De nos jours. À la mort de son père, George Poole, informaticien londonien, apprend qu'il aurait eu une sœur jumelle. Cherchant à résoudre ce secret familial, sur lequel sa sœur aînée, Regina, expatriée aux Etats-Unis, refuse de se répandre, il se lance sur la piste de l'Ordre de Sainte Marie Reine des Vierges, une institution basée à Rome, spécialisée dans la généalogie, aidé par Peter, un ancien camarade d'école qui élabore des idées bizarres sur la nature de l'univers, la mécanique quantique ou sur l'Anomalie de Kuiper, l'étrange lumière récemment apparue dans la ceinture d'astéroïdes.

Sous la domination romaine, Regina, fille de dignitaires occupant la Bretagne, voit son univers se délabrer : sa famille dispersée ou décimée en peu de temps, elle est hébergée par la famille de son esclave affranchie, laquelle essuie à son tour des revers et fuit devant les invasions barbares.
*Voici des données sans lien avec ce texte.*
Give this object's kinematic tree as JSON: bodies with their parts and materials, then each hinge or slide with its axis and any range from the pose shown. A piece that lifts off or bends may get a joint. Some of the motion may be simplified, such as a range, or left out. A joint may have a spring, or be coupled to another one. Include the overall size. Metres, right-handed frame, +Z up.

Malgré la série de malheurs qui l'accablent, Regina, au fort instinct de survie, se fraie un chemin dans la vie, jusqu'à intégrer, à Rome, une communauté féminine, qu'elle va faire évoluer pour assurer à sa descendance un havre de paix. Dans les catacombes transformées en abri inviolable, les femmes de l'Ordre de Sainte Marie prospèrent à l'écart de la folie du monde.

De nos jours encore, Lucia, élevée dans l'Ordre, est effrayée par le destin qui l'attend car elle est capable, au contraire de ses sœurs stériles, de concevoir des enfants d'une façon non orthodoxe.
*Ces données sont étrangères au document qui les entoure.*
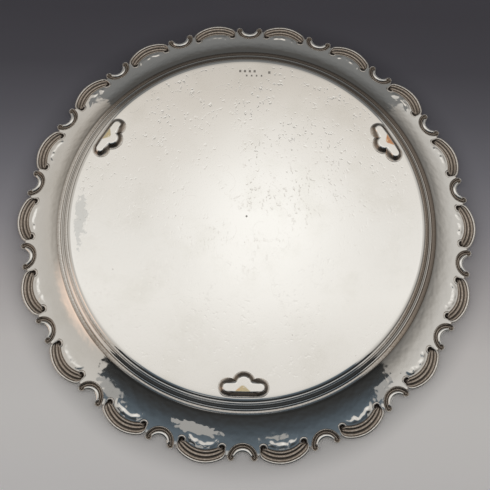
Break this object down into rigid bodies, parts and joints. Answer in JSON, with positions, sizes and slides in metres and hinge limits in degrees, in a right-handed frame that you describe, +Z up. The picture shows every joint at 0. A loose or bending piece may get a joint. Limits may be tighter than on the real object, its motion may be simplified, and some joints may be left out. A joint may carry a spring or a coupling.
{
  "type": "round footed salver",
  "caption": "Round serving salver: a flat well with a reeded step, a flared rim edged with alternating large and small C-scroll mounts, on low trefoil feet.",
  "frame": {"origin": "on the table, under the middle of the well", "axes": "+Z up, out of the well and along the tray's axis; +Y from the middle to foot_1"},
  "size_m": [0.305, 0.301, 0.0203],
  "materials": {
    "tray_silver": "polished",
    "scroll_silver": "satin",
    "foot_silver": "polished"
  },
  "bodies": {
    "root": {"tray_body": "tray_silver", "large_scroll_01": "scroll_silver", "large_scroll_02": "scroll_silver", "large_scroll_03": "scroll_silver", "large_scroll_04": "scroll_silver", "large_scroll_05": "scroll_silver", "large_scroll_06": "scroll_silver", "large_scroll_07": "scroll_silver", "large_scroll_08": "scroll_silver", "large_scroll_09": "scroll_silver", "large_scroll_10": "scroll_silver", "large_scroll_11": "scroll_silver", "large_scroll_12": "scroll_silver", "large_scroll_13": "scroll_silver", "large_scroll_14": "scroll_silver", "large_scroll_15": "scroll_silver", "large_scroll_16": "scroll_silver", "large_scroll_17": "scroll_silver", "large_scroll_18": "scroll_silver", "small_scroll_01": "scroll_silver", "small_scroll_02": "scroll_silver", "small_scroll_03": "scroll_silver", "small_scroll_04": "scroll_silver", "small_scroll_05": "scroll_silver", "small_scroll_06": "scroll_silver", "small_scroll_07": "scroll_silver", "small_scroll_08": "scroll_silver", "small_scroll_09": "scroll_silver", "small_scroll_10": "scroll_silver", "small_scroll_11": "scroll_silver", "small_scroll_12": "scroll_silver", "small_scroll_13": "scroll_silver", "small_scroll_14": "scroll_silver", "small_scroll_15": "scroll_silver", "small_scroll_16": "scroll_silver", "small_scroll_17": "scroll_silver", "small_scroll_18": "scroll_silver", "foot_1": "foot_silver", "foot_2": "foot_silver", "foot_3": "foot_silver"}
  },
  "joints": []
}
Ces trois récits entrelacés forment une fascinante intrigue qui permet à Stephen Baxter de se pencher, une fois de plus, sur le thème de l'évolution. Ici, il développe le concept d'émergence en étudiant la façon dont un agrégat d'actions isolées, une coalescence, se transforme en structure : c'est l'embouteillage automobile résultant de décisions individuelles prises dans l'ignorance, c'est la ville adoptant sa physionomie avec ses rues commerçantes et ses quartiers insalubres, ou encore une mosaïque d'activités comme le transport de marchandises, les services de voirie ou de sécurité débouchant sur un système autonome, une société qui perdure malgré les actions des dirigeants à leur tête. C'est la ruche, où l'individu, dont le rôle est permutable, n'a pas de vision globale du système. Par sa perfection même, cette eusocialité figée est une impasse évolutive.
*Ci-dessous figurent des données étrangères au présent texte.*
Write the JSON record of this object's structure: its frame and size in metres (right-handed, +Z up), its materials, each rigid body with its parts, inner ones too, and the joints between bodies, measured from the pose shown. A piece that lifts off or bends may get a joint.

La démonstration qu'en fait Baxter à travers son roman est aussi implacable que vertigineuse. Il la poursuit même vingt mille ans dans l'avenir, dans une conclusion opposant l'Expansion à la Coalescence. Et par une de ces acrobaties intellectuelles dont il a le secret, l'auteur parvient à relier son propos à la manipulation de l'espace-temps par un générateur de trou noir et à l'Anomalie de Kuiper qui pourrait bien se révéler être une menace pour l'évolution de l'humanité… dans un volume à venir.

On a du mal à apparenter ce roman à de la science-fiction tant l'essentiel du récit, alternativement conté sur le mode du thriller ou de l'épopée romanesque, est faible en éléments permettant de le reconnaître pour tel. Les révélations entraînant ces puissantes spéculations n'interviennent qu'en fin de volume, après que Poole est parvenu au terme de sa passionnante enquête et que le récit de Regina, superbe reconstitution historique de la décadence romaine, s'achève, et juste avant de conclure de façon magistrale ce fascinant opus. Baxter est si stimulant intellectuellement que personne n'a plus honte, grâce à lui, de lire de la science-fiction ; on aurait plutôt honte d'avouer qu'on n'a pas encore lu Baxter. Magistral.

Cellulaire

En déplacement à Boston, Clayton Ridell, dessinateur de BD, vient juste de signer un contrat qui arrangera peut-être ses relations avec son épouse lorsque l'enfer se déchaîne autour de lui : toutes les personnes utilisant leur portable sont saisies de folie meurtrière. Avec deux compagnons d'infortune, Tom, un homme mûr, et Alice, une jeune fille, il fuit la ville désorganisée. La catastrophe ne serait que temporaire si les victimes du téléphone portable se comportaient en zombies classiques. Mais ils acquièrent des pouvoirs, dont celui de télépathie, et se regroupent en bandes quadrillant le territoire. Les rescapés n'ont d'autre choix que de se laisser regrouper dans les zones qu'ils leur allouent. Pour avoir éliminé un regroupement de zombies du temps où la résistance semblait encore possible, le groupe qui s'est constitué autour du trio de base est traité comme des pestiférés. Un espoir subsiste cependant pour annuler le programme qui, via les portable, a instauré ce cauchemar…

Référence avouée aux films de Romero comme à Je suis une légende de Matheson, King montre habilement avec quelle rapidité la société peut s'effondrer à présent que le monde entier est interconnecté. Il sait instaurer avec le talent qu'on lui connaît un sentiment d'oppression ponctué de fortes scènes d'action, mais on reste cependant sur sa faim car, à aucun moment, on ne délivre d'explication sur le phénomène nommé l'Impulsion, sur son origine ou ses causes, pas plus qu'on n'informe le lecteur de la situation dans le reste du monde. Ces manques deviennent toujours plus criants à mesure que progresse l'intrigue et provoquent la déception quand, en fin de récit, on comprend qu'ils ne seront pas comblés. Bref, un roman singulièrement inabouti, qui surprend de la part d'un conteur comme Stephen King.